Pragmatism: One thing I’ve heard a lot this year. Well, I can’t vote for him/her (because of ssues A,B,C,D, etc), so I’m going to HAVE to vote for her/him.   It’s the “lesser of two evils” argument. This one is a challenge for me. At least with family members, and a few close friends, I have asked how to do they comfortably vote for Clinton despite the email scandals (being above the law), lying to the public (Ben-Ghazi), the pay-for-play schemes related to the Clinton Foundation etc. And much more, but that’s enough for this paragraph.

I have also asked my Republican friends how in the world do you vote for Trump? Someone who is so hot-headed, insults women, other ethnicities, the handicapped, the flat-chested, the “ugly”, the list goes on.   How do you say you vote “principals” over name-calling, insulting, temper tantrums, and often an inconsistent core principals on every single issue. If you vote principals first, than how in the world do you throw out character?

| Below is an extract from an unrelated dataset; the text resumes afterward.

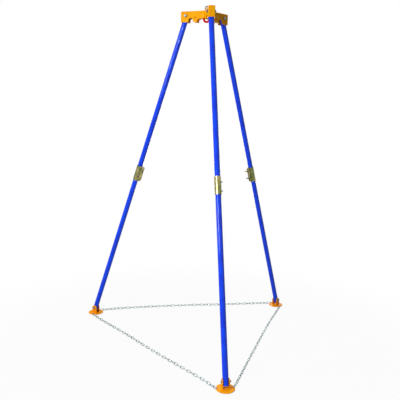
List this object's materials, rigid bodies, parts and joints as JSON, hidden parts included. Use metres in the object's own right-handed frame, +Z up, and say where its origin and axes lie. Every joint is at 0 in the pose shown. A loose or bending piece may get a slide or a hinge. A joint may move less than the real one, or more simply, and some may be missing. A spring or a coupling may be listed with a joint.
{
  "type": "lifting tripod",
  "caption": "Free-standing steel lifting tripod: three-armed head with a lifting eye, two-piece tube legs joined by clamp sleeves, hinged feet tied by chains.",
  "frame": {"origin": "on the floor, under the middle of the stand's bounding box without its chains; the stand's own axis is at Y = +0.287 m", "axes": "+Z up, the front leg points to -Y, the left and right legs stand 120 degrees to each side of it"},
  "size_m": [2.1364, 1.908, 3.0466],
  "materials": {
    "yellow_paint": "gloss paint on folded steel plate",
    "blue_paint": "high gloss paint on steel tube",
    "orange_paint": "gloss paint on steel plate",
    "red_paint": "gloss paint on a forged eye",
    "zinc_yellow": "yellow chromate over zinc, glossy",
    "zinc_plated": "bright zinc plate",
    "galvanised": "galvanised, dull grey",
    "rubber": "matt moulded rubber"
  },
  "bodies": {
    "head": {"head_arm_front": "yellow_paint", "head_arm_left": "yellow_paint", "head_arm_right": "yellow_paint", "hub_plate": "yellow_paint", "eye_spacer": "zinc_plated", "lifting_eye": "red_paint", "eye_nut": "zinc_plated", "pivot_bolt_front": "zinc_plated", "pivot_nut_front": "zinc_plated", "pivot_bolt_left": "zinc_plated", "pivot_nut_left": "zinc_plated", "pivot_bolt_right": "zinc_plated", "pivot_nut_right": "zinc_plated", "chain_left": "galvanised", "chain_right": "galvanised", "chain_back": "galvanised"},
    "leg_front": {"upper_tube_front": "blue_paint", "lower_tube_front": "blue_paint", "joint_sleeve_front": "zinc_yellow", "sleeve_bolt_upper_front": "zinc_yellow", "sleeve_nut_upper_front": "zinc_yellow", "sleeve_bolt_lower_front": "zinc_yellow", "sleeve_nut_lower_front": "zinc_yellow"},
    "leg_left": {"upper_tube_left": "blue_paint", "lower_tube_left": "blue_paint", "joint_sleeve_left": "zinc_yellow", "sleeve_bolt_upper_left": "zinc_yellow", "sleeve_nut_upper_left": "zinc_yellow", "sleeve_bolt_lower_left": "zinc_yellow", "sleeve_nut_lower_left": "zinc_yellow"},
    "leg_right": {"upper_tube_right": "blue_paint", "lower_tube_right": "blue_paint", "joint_sleeve_right": "zinc_yellow", "sleeve_bolt_upper_right": "zinc_yellow", "sleeve_nut_upper_right": "zinc_yellow", "sleeve_bolt_lower_right": "zinc_yellow", "sleeve_nut_lower_right": "zinc_yellow"},
    "foot_front": {"foot_bracket_front": "orange_paint", "foot_plate_front": "orange_paint", "foot_pad_front": "rubber", "foot_bolt_front": "zinc_plated", "foot_nut_front": "zinc_plated", "chain_end_left_front": "galvanised", "chain_end_right_front": "galvanised"},
    "foot_left": {"foot_bracket_left": "orange_paint", "foot_plate_left": "orange_paint", "foot_pad_left": "rubber", "foot_bolt_left": "zinc_plated", "foot_nut_left": "zinc_plated", "chain_end_left_left": "galvanised", "chain_end_back_left": "galvanised"},
    "foot_right": {"foot_bracket_right": "orange_paint", "foot_plate_right": "orange_paint", "foot_pad_right": "rubber", "foot_bolt_right": "zinc_plated", "foot_nut_right": "zinc_plated", "chain_end_right_right": "galvanised", "chain_end_back_right": "galvanised"}
  },
  "joints": [
    {"name": "leg_fold_front", "type": "hinge", "parent": "head", "child": "leg_front", "pos_m": [0, 0.09675, 2.96397], "axis": [1, 0, 0], "range_deg": [0, 19], "deforming": ["chain_left", "chain_right"]},
    {"name": "leg_fold_left", "type": "hinge", "parent": "head", "child": "leg_left", "pos_m": [-0.16454, 0.38175, 2.96397], "axis": [-0.5, -0.866, 0], "range_deg": [0, 19], "deforming": ["chain_left", "chain_back"]},
    {"name": "leg_fold_right", "type": "hinge", "parent": "head", "child": "leg_right", "pos_m": [0.16454, 0.38175, 2.96397], "axis": [-0.5, 0.866, 0], "range_deg": [0, 19], "deforming": ["chain_right", "chain_back"]},
    {"name": "foot_tilt_front", "type": "hinge", "parent": "leg_front", "child": "foot_front", "pos_m": [0, -0.86025, 0.068], "axis": [1, 0, 0], "range_deg": [-127, 90]},
    {"name": "foot_tilt_left", "type": "hinge", "parent": "leg_left", "child": "foot_left", "pos_m": [-0.99333, 0.86025, 0.068], "axis": [-0.5, -0.866, 0], "range_deg": [-127, 90]},
    {"name": "foot_tilt_right", "type": "hinge", "parent": "leg_right", "child": "foot_right", "pos_m": [0.99333, 0.86025, 0.068], "axis": [-0.5, 0.866, 0], "range_deg": [-127, 90]}
  ]
}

And because I have taken these heated discussions to many over the past few months, I have received heat that often feels like a beating from BOTH sides. But I did this not to berate, condemn, or alienate those I love from me. I did this because I HAD to understand from a different viewpoint other then my own, how they came to their conclusion as I struggled mightily with my own decision.

 Protest: I think this would kind of fall in the category: Pragmatism-taken-to-an-extreme. Or perhaps principal. When one candidate seems so detestable, that you do everything in your power to send a message to the other person, and/or party. Or perhaps you dislike both candidates, so you pick the he or she that have an infinitesimal chance of winning, but you’ll sleep good with your own soul at least.

Believe me, I totally get that!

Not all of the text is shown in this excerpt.